— BEGIN Recorded information —
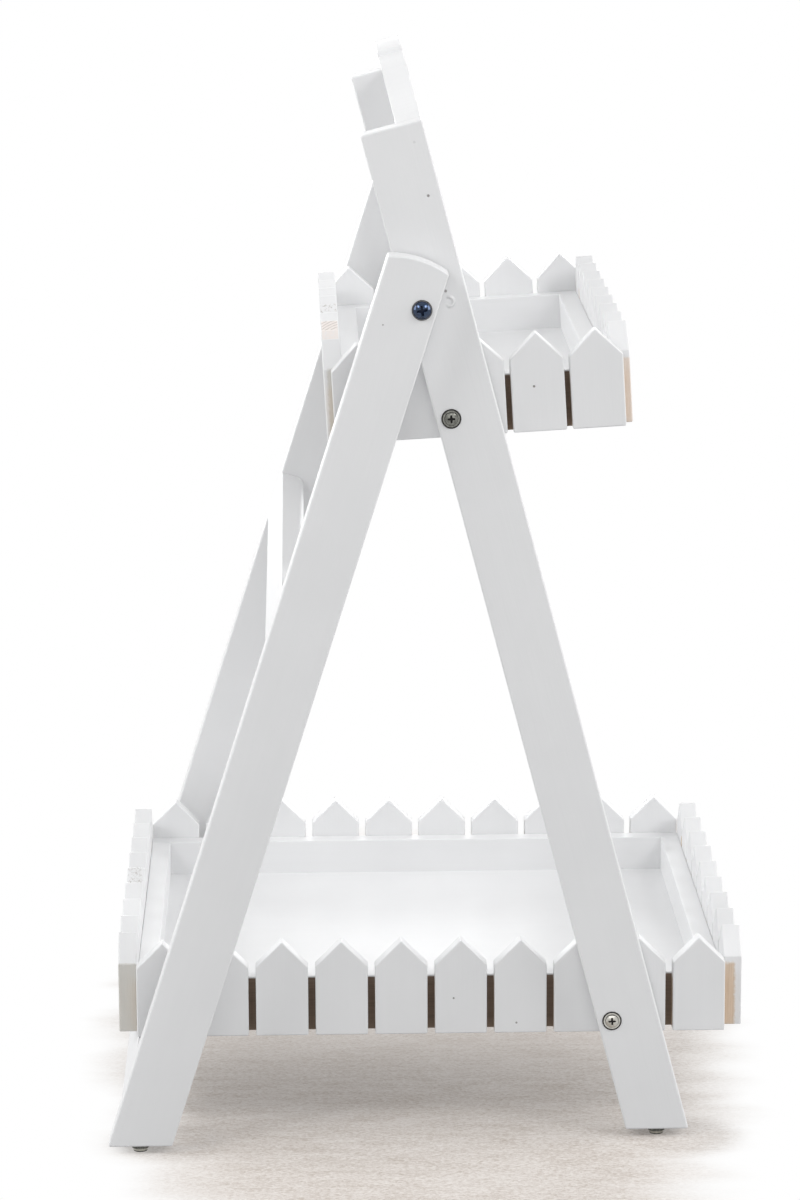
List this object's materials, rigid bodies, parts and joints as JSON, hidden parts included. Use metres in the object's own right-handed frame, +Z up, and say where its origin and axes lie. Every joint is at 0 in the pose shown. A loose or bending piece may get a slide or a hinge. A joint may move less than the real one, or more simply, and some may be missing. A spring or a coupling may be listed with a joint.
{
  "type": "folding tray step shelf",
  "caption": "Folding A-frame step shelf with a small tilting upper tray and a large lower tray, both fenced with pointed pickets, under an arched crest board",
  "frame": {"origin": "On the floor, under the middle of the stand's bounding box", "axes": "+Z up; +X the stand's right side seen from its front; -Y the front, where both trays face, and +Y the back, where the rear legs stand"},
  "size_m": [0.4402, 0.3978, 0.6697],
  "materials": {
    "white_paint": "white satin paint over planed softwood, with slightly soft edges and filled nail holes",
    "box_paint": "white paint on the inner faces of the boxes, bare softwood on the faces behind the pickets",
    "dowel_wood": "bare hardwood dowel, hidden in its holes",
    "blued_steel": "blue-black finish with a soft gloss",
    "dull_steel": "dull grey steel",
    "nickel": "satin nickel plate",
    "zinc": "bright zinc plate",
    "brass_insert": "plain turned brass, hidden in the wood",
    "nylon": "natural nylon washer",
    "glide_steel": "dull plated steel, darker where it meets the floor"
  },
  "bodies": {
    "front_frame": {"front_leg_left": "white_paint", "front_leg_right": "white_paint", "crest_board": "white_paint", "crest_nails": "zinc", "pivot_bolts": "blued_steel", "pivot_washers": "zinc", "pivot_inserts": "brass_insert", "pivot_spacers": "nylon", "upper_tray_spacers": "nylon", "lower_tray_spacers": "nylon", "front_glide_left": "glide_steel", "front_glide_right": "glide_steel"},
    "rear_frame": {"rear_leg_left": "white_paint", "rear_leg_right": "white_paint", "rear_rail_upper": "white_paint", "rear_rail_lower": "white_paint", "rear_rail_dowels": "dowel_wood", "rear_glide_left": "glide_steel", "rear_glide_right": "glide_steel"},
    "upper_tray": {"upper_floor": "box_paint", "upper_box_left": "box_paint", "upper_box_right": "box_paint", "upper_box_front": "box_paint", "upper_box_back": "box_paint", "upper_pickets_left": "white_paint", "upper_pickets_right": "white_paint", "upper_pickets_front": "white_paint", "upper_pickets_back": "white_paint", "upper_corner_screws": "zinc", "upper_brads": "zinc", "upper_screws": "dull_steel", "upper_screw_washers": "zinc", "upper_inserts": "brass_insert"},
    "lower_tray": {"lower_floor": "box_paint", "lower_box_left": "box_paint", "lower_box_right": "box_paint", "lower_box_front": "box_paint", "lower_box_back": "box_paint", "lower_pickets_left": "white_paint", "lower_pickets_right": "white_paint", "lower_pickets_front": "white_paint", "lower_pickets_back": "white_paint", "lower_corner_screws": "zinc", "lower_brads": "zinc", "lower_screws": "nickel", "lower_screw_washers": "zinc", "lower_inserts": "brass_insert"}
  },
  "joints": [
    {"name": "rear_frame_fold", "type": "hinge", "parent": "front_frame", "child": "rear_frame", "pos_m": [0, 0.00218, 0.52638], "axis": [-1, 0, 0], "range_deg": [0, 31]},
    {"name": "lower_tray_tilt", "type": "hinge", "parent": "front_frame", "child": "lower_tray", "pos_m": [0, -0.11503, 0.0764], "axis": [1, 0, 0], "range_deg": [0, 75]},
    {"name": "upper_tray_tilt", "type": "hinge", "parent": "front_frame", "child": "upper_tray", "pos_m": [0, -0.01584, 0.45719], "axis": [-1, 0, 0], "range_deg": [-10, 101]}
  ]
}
— END Recorded information —
Look through the data above. Each line containing the word "origin" needs to be copied.

List this object's materials, rigid bodies, parts and joints as JSON, hidden parts included. Use metres in the object's own right-handed frame, +Z up, and say where its origin and axes lie. Every joint is at 0 in the pose shown. A loose or bending piece may get a slide or a hinge. A joint may move less than the real one, or more simply, and some may be missing. A spring or a coupling may be listed with a joint.
  "frame": {"origin": "On the floor, under the middle of the stand's bounding box", "axes": "+Z up; +X the stand's right side seen from its front; -Y the front, where both trays face, and +Y the back, where the rear legs stand"},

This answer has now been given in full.